American rockabilly singer (born 1938)

Jo Ann Campbell (born July 20, 1938, in Jacksonville, Florida) is an American singer who was one of the pioneers of rockabilly.

==Biography==
Campbell began attending music school at the age of four, and won many honors as a drum majorette at Fletcher High School. In 1954 she travelled Europe as a dancer, then moved to New York, where she joined the Johnny Conrad Dancers and made several television appearances on shows such as The Milton Berle Show and The Colgate Comedy Hour.

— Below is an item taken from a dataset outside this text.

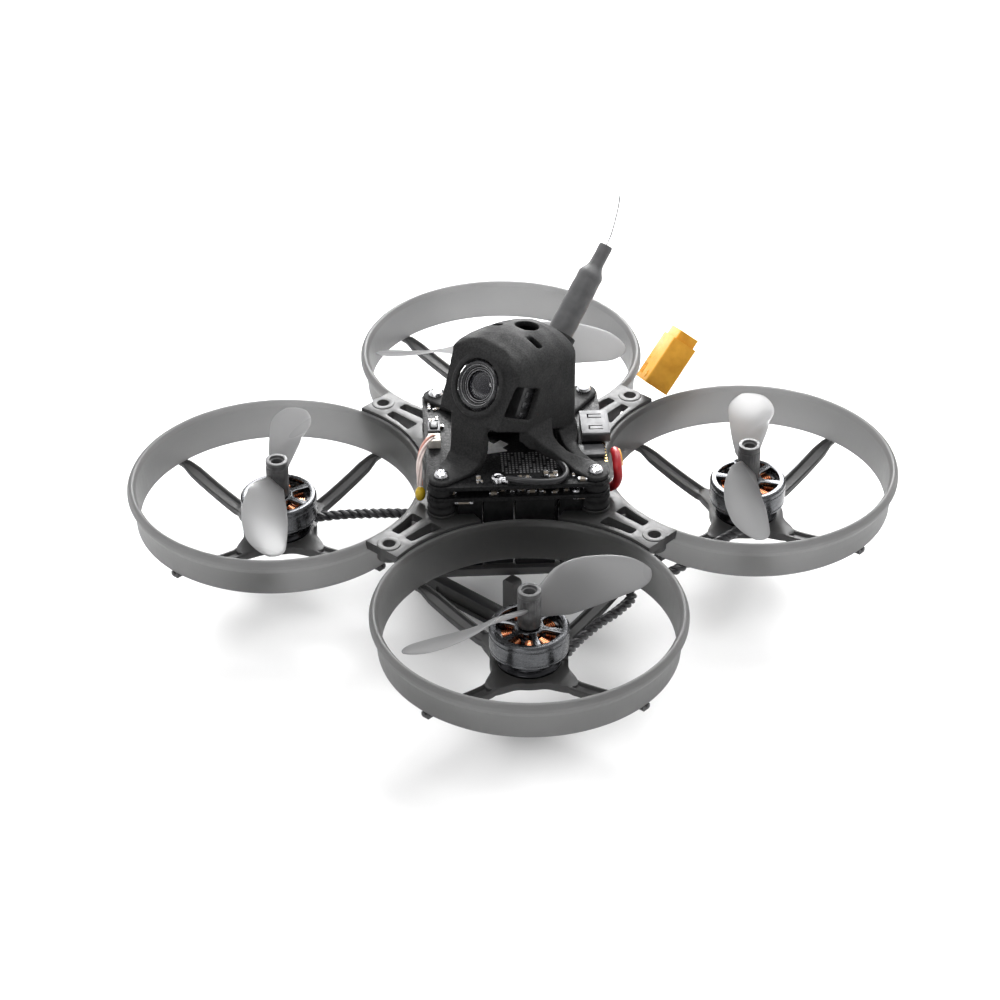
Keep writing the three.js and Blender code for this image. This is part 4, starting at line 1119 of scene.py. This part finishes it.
def solder_joints():
    """Shiny solder domes where the motor and battery leads meet the lower board."""
    domes = []
    spots = [(x * sign, side * 14.6) for side in (-1, 1) for sign in (-1, 1) for x in (6.4, 8.2, 10)]
    for along, across in spots:
        levels = [(CONTROLLER_BOTTOM, -1)] + ([(CONTROLLER_TOP, 1)] if across > 0 or along > 9 else [])
        for level, facing in levels:
            rings = []
            for share in (0, 0.35, 0.7, 0.95):
                radius = 0.75 * math.sqrt(1 - share * share)
                height = level + facing * (0.55 * share - 0.02)
                spot = on_board(along, across, 0) @ Vector((0, 0, height))
                rings.append([spot + Vector((radius * math.cos(t), radius * math.sin(t), 0))
                              for t in (2 * math.pi * k / 16 for k in range(16))])
            domes.append(loft(rings))
    return merged(domes)


fit_out_boards()
piece("solder_joints", solder_joints(), SOLDER)


# ---------------------------------------------------------------- ports, switch and small leads
def usb_shell():
    """Drawn steel shell, wider at the top, with two latch slots and an open mouth."""
    bottom = TRANSMITTER_TOP
    section = rounded([(-2.9, bottom), (2.9, bottom), (4, bottom + 0.9), (4, bottom + 2.6), (-4, bottom + 2.6),
                       (-4, bottom + 0.9)], 0.35)
    inner = rounded([(-2.5, bottom + 0.35), (2.5, bottom + 0.35), (3.6, bottom + 1.1), (3.6, bottom + 2.25),
                     (-3.6, bottom + 2.25), (-3.6, bottom + 1.1)], 0.25)
    lay = Matrix(((0, 0, 1, 0), (1, 0, 0, 0), (0, 1, 0, 0), (0, 0, 0, 1)))
    shell = moved(plate(section, 11.9, 16.9, edge=0.08), lay)
    mouth = moved(plate(inner, 12.6, 18, edge=0), lay)
    slots = []
    for side in (-1.9, 1.9):
        slots += [block((13.3, side + edge - 0.14, bottom + 2), (15.7, side + edge + 0.14, bottom + 3), 0)
                  for edge in (-0.55, 0.55)]
        slots.append(block((13.16, side - 0.69, bottom + 2), (13.44, side + 0.69, bottom + 3), 0))
    return combined(shell, [mouth, *slots])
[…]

In 1956, Campbell decided to quit dancing and become a singer. She received her first recording contract with RKO-Point Records in New York and released her debut single "Where Ever You Go" / "I'm Coming Home Late Tonight" with them in 1956. It was unsuccessful and she then signed a recording contract with Eldorado Records after performing at Harlem's Apollo Theater. She wrote and released her second single, "Come On Baby" in 1957. Later that year she released "Wait a Minute", and appeared at the Brooklyn Paramount and on Dick Clark's American Bandstand show.

Campbell appeared in two films: Go, Johnny, Go (1959) and Hey, Let's Twist! (1962), while continuing to release records. In June 1961 she reached No. 41 in the UK Singles Chart with "Motorcycle Michael". She had her biggest hit in August 1962 with "I'm the Girl from Wolverton Mountain", an answer song to Claude King's "Wolverton Mountain". Some pressings showed the title as "(I'm the Girl on) Wolverton Mountain". The song reached No. 38 on the Billboard Hot 100 chart. Also in 1962, after Bobby Vinton released his hit, “Roses Are Red (My Love)”, Jo Ann released her song in reply, “Long As The Rose Is Red”. In April 1963, she followed up with "Mother, Please! (I'd Rather Do It Myself)", a take-off on an Anacin television commercial of the day, but this reached No. 88.

After marrying Atlantic Records record producer Troy Seals in 1964, Campbell left the music industry. Troy died in 2025.